- Material to process
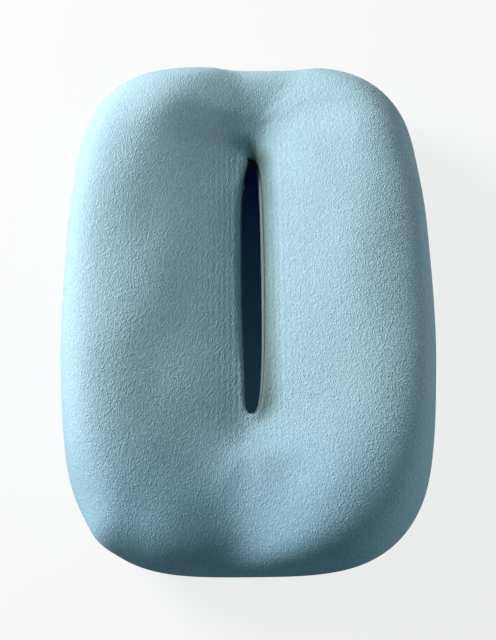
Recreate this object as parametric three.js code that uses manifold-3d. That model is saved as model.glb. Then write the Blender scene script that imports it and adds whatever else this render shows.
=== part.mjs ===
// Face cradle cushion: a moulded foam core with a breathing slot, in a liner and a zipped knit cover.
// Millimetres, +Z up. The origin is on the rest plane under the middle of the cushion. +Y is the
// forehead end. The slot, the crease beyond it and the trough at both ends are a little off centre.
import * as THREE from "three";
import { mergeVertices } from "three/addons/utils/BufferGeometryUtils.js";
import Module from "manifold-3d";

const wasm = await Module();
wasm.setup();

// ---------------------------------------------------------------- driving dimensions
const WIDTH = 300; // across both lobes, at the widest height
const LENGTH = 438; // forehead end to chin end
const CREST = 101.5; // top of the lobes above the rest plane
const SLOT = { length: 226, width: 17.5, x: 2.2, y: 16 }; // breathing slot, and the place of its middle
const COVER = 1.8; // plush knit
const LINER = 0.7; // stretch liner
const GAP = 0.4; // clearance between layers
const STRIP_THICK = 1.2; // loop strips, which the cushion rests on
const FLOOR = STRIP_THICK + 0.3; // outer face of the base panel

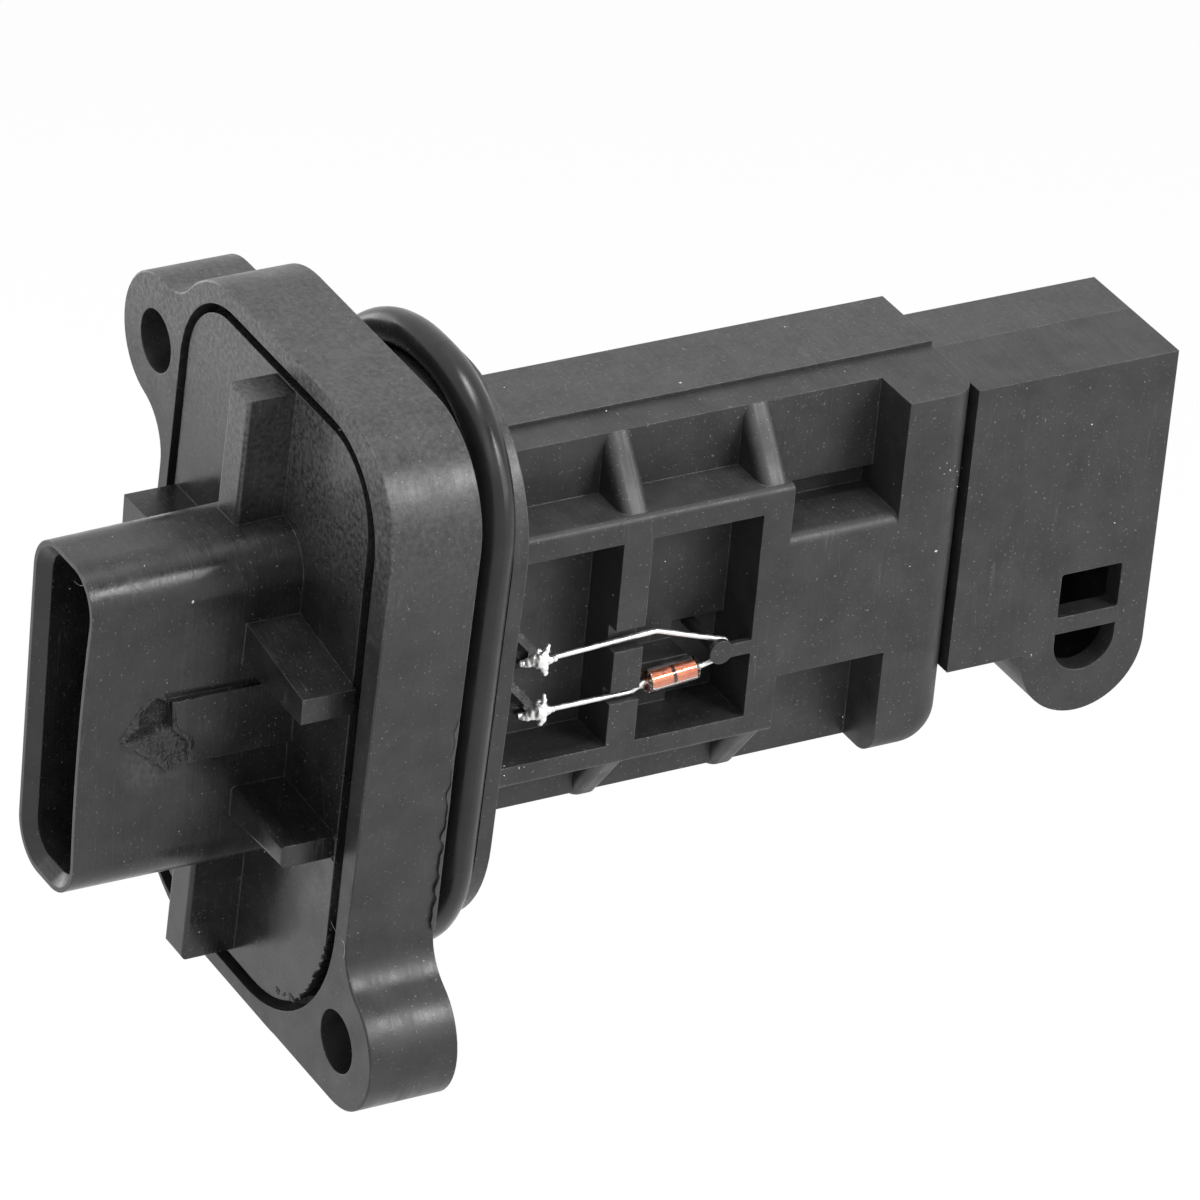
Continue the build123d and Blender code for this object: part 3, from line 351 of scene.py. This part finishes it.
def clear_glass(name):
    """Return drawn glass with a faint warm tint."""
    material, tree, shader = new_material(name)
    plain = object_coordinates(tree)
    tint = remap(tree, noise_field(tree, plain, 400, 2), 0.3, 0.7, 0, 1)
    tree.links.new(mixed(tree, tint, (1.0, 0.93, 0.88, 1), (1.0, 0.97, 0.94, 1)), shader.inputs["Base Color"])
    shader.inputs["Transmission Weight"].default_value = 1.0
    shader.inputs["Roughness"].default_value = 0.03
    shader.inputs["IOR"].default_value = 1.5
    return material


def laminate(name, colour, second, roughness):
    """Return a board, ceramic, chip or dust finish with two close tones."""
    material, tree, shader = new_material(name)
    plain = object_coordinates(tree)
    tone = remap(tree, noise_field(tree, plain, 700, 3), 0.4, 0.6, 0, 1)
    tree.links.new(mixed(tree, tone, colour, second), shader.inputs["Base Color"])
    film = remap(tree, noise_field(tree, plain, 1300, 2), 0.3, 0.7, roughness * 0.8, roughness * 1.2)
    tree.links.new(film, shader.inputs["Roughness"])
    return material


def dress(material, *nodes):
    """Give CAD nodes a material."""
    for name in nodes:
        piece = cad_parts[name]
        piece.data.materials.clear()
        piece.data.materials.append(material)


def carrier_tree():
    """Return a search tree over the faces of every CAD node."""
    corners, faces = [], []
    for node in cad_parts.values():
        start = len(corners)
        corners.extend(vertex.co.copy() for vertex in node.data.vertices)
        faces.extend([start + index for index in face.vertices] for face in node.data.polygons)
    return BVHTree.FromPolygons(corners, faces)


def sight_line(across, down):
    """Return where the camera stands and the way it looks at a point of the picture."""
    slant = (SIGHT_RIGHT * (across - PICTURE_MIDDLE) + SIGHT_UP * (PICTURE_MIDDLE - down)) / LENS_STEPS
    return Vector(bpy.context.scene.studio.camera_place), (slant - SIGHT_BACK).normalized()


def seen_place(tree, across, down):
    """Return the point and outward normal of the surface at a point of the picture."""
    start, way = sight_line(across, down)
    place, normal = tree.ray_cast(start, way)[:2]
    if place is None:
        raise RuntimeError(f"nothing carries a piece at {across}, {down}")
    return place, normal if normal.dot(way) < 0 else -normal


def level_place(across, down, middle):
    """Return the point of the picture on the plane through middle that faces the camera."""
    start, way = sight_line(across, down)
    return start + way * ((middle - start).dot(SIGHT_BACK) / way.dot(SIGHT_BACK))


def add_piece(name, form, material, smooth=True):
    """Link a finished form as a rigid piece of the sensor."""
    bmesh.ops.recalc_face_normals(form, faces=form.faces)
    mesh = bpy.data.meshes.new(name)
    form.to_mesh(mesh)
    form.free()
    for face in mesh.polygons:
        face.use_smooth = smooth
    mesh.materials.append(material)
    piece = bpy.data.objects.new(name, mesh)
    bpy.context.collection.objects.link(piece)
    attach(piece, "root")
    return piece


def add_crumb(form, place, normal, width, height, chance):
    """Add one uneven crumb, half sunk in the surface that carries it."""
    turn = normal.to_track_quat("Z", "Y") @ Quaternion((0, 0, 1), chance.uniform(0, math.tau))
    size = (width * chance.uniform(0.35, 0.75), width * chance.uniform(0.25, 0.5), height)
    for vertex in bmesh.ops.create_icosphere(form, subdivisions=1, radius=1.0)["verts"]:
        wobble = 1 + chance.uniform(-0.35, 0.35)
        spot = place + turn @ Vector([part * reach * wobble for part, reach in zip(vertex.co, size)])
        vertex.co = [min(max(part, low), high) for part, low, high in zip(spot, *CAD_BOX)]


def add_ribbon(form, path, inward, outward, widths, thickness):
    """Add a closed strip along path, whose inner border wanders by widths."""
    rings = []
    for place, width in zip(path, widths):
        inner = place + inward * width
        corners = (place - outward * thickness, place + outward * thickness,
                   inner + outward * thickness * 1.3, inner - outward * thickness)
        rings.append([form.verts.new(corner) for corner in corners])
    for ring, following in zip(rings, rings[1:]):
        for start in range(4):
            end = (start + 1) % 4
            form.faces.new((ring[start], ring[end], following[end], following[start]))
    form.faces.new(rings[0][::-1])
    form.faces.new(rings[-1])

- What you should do
In the entries above, identify every line with the word "three". Copy those lines.

- Response for this exercise
Recreate this object as parametric three.js code that uses manifold-3d. That model is saved as model.glb. Then write the Blender scene script that imports it and adds whatever else this render shows.
import * as THREE from "three";
import { mergeVertices } from "three/addons/utils/BufferGeometryUtils.js";